1872

Gleich zweimal durfte ich 2010 einen Aßmannshäuser aus einem eigentlich recht schlechten Jahrgang trinken. Der hatte eine klare, brilliante Cognacfarbe und erinnert auch in der Nase spontan an einen weichen, alten Cognac mit etwas Süße. Die Nase wurde mit der Zeit offener, süßer, zeigte immer mehr Karamell und Rosinen. Am Gaumen Säure ohne Ende, hinter der sich ein Hauch Süße versteckte, wurde mit der Zeit weicher und schließlich kommt sogar noch etwas Schokolade. Ja, trinkbar war dieser Wein, sogar noch erstaunlich gut. Aber das war nicht entscheidend.
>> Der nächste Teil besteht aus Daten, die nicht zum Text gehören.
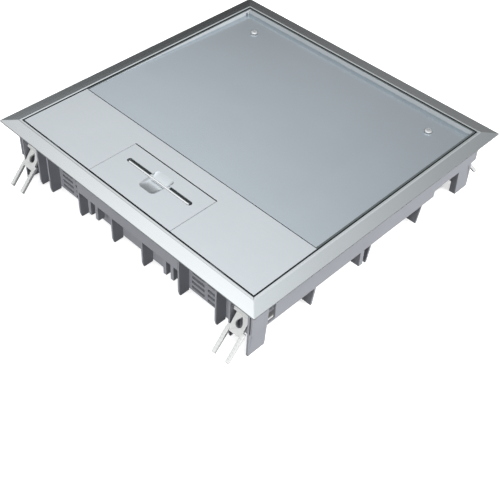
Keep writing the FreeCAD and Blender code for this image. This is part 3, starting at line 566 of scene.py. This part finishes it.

Jenseits aller Geschmacksempfindungen war das ein gewaltiges, unbepunktbares Erlebnis, vielleicht Deutschlands ältester, noch existierender Rotwein. Dieser anscheinend „unkaputtbare“ Wein zeigte sich auch 2012 wieder von seiner besten Seite. Tiefes, reifes Braun, intensive Kaffeenase, hohe Säure am Gaumen, wirkte zu Anfang etwas gezehrt, baute aber enorm im Glas aus. Erstaunlich, wie viel Kraft dieser Wein noch hatte. Die immer noch hohe Säure, die diesen Wein in den ersten Jahrzehnten sicher untrinkbar gemacht hatte, hielt ihn am Leben. Das Depot schließlich zeigte sogar noch Frucht. Über Stunden entwickelte sich der Assmannshäuser im Glas weiter, und meine Bewertungen kletterten und kletterten, bis schließlich bei 91/100 nichts mehr im Glas war.